| 要旨トップ | | 日本生態学会全国大会 ESJ55 講演要旨 |
一般講演(ポスター発表) P2-270
半乾燥地において、過放牧に伴う、家畜の糞尿による、土壌への栄養塩類の過剰付加が指摘されている。そこで本研究では、気象条件と土壌の水分移動特性に大きく依存すると考えられる土壌中の塩類の溶脱過程を数値予測し、土壌中の塩類の増加を伴う過放牧地における禁牧の有効性について検討した。
モンゴル国のフスタイ国立公園にある放牧家畜数が既知である家畜のキャンプ地を対象とし、土壌サンプリング(0-5,5-10,20-25,30-35cm)を行った。水分移動特性はマルチステップ法により求め、1:5水抽出のEC値をNaCl濃度に換算することにより塩濃度を求めた。また、気象データは調査地付近の過去10年間の日データ、植物パラメーターについては仮定値を用いた。数値予測には土壌中の水分・熱・溶質移動および蒸発散の数値予測モデルWASH_1Dを用いた。
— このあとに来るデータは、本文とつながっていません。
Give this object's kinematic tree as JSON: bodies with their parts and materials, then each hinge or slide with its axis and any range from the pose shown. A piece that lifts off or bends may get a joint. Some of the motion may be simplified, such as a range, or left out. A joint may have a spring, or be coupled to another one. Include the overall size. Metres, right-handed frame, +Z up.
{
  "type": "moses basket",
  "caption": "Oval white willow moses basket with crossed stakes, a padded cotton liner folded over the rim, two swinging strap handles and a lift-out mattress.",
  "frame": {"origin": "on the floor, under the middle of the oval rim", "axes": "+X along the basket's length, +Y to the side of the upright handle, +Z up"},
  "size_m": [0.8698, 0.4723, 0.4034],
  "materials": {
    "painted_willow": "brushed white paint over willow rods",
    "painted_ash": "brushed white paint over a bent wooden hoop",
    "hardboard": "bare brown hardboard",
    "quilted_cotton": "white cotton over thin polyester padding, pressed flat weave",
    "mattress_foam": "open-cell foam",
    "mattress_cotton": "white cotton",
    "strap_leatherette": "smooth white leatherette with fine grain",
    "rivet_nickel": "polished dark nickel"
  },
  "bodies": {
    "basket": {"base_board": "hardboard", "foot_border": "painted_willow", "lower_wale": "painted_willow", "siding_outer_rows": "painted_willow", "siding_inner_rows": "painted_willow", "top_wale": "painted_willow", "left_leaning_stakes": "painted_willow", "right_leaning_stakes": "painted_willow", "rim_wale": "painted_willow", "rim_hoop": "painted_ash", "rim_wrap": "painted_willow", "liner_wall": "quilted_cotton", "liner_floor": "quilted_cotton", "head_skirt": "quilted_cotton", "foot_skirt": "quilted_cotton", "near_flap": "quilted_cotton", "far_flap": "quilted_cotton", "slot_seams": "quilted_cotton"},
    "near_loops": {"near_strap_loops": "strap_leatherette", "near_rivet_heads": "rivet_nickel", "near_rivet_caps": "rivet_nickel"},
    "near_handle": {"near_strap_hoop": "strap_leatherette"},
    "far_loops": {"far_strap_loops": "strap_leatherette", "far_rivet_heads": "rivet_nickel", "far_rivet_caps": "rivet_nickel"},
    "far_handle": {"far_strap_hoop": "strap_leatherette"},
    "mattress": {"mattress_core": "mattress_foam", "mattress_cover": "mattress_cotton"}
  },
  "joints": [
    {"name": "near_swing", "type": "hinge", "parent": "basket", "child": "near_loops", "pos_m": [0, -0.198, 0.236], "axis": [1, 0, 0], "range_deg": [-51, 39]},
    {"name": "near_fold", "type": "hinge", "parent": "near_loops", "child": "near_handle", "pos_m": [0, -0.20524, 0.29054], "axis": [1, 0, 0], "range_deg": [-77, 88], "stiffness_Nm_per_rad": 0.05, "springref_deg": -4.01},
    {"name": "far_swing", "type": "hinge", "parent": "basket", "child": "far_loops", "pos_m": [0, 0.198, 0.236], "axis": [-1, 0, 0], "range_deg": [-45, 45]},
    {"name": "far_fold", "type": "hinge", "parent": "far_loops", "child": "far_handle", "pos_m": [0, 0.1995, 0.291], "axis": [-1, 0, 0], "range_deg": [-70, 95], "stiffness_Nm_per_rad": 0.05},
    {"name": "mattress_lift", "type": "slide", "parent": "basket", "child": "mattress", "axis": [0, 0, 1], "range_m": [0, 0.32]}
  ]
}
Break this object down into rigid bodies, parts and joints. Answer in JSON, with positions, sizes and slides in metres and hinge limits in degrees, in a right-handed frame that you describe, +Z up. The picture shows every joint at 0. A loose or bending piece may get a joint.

その結果、土壌中にNaClが0.34mol (2000ppm) 程度存在すると想定できる過放牧地の場合、対象地の土壌および気象条件では、表層の塩濃度は十分に低下しないこと、そして、0.017mol (1000ppm) 程度存在する場合には、表層の塩濃度の溶脱は進行するが、深さ10-20cmにおける塩分濃度が高まる傾向が明らかとなった。このことから、調査地において禁牧した場合、過放牧地においては10年以上経過しても塩の溶脱は十分進行せず、植生の回復も期待できないことが示唆された。よって対象地では一度過放牧により塩類が集積してしまうと容易に塩類の溶脱は進行せず、回復には10年以上の長期禁牧を要することが示唆された。